His Republican rivals, both feckless and stodgy,
Succumbed in the end to his rank demagogy.
Dumpty’s wall made no earthly sense,
A boondoggle built at enormous expense.
But he promised, in speeches despotic and shrill,
He’d make certain that Mexico footed the bill.
Trumpty Dumpty kept insisting,
More and more citizens started resisting.
Sadly, there won’t be an end to this tale, at least until reasonable people prevail.

Hieronder nóg een juweeltje uit het boek. Als toegift.

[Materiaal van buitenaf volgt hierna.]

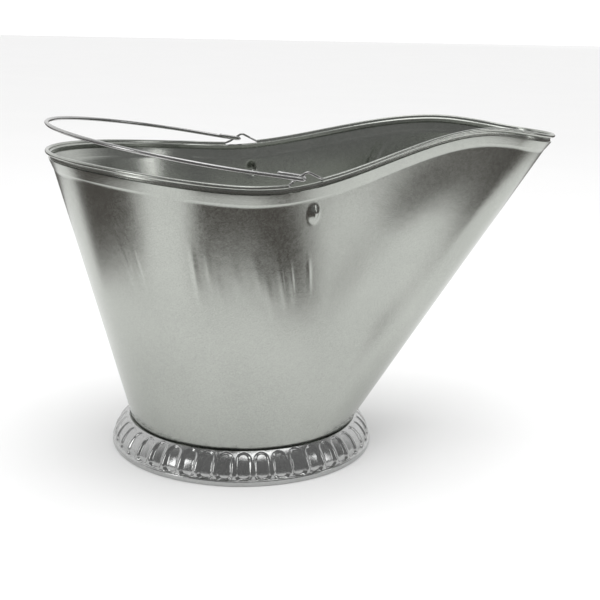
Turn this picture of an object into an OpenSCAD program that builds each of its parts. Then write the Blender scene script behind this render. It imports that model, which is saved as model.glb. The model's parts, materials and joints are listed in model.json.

Zelf hum en fluit ik de tekst en deun al dagenlang, met heel goed humeur. Het boek is vermakelijk, de verzen heel knap gemaakt. Vrij naar: ‘These Are a Few of My Favorite Things’ (‘Dingen waar ik zoveel van hou’) uit de musical Sound of Music van Rodgers & Hammerstein.


My Favorite Lies

Muslim festivities on 9/11,
Barring the Russians has screwed the G7,
China makes none of my cheap merchandise:
These are a few of my favorite lies.

Records were smashed at my inauguration,
I nailed Korean denuclearization,
I’ll be awarded the Nobel Peace Prize:
These are a few of my favorite lies.

I, only I, am the working man’s savior,
Knew not a word of Mike Flynn’s misbehavior,
Comey infested my campaign with spies:
These are a few of my favorite lies.

When The Times bites,
When The Post stings,
When I’m feeling sad,
I simply remember my favorite lies
And then I don’t feel… so bad.

Collusion with Putin’s a Fake News aspersion,
Tahoe was merely a golfing excursion,
Justice was served with those Central Park guys:
These are a few of my favorite lies.

Anarchy reigns on the streets of Chicago,
No taint of corruption befouls Mar-a-Lago,
Earth is unharmed when the temperatures rise:
These are a few of my favorite lies.

Hillary once had a fling with Osama,
A stork from Nairobi delivered Obama,
Things are improved when democracy dies:
These are a few of my favorite lies.

When the Law bites,
When the Truth stings,
When I’m feeling blue,
I simply remember my favorite lies
Then I can con all…
Of you!

Vandaag is een goede dag om luidkeels mee te zingen.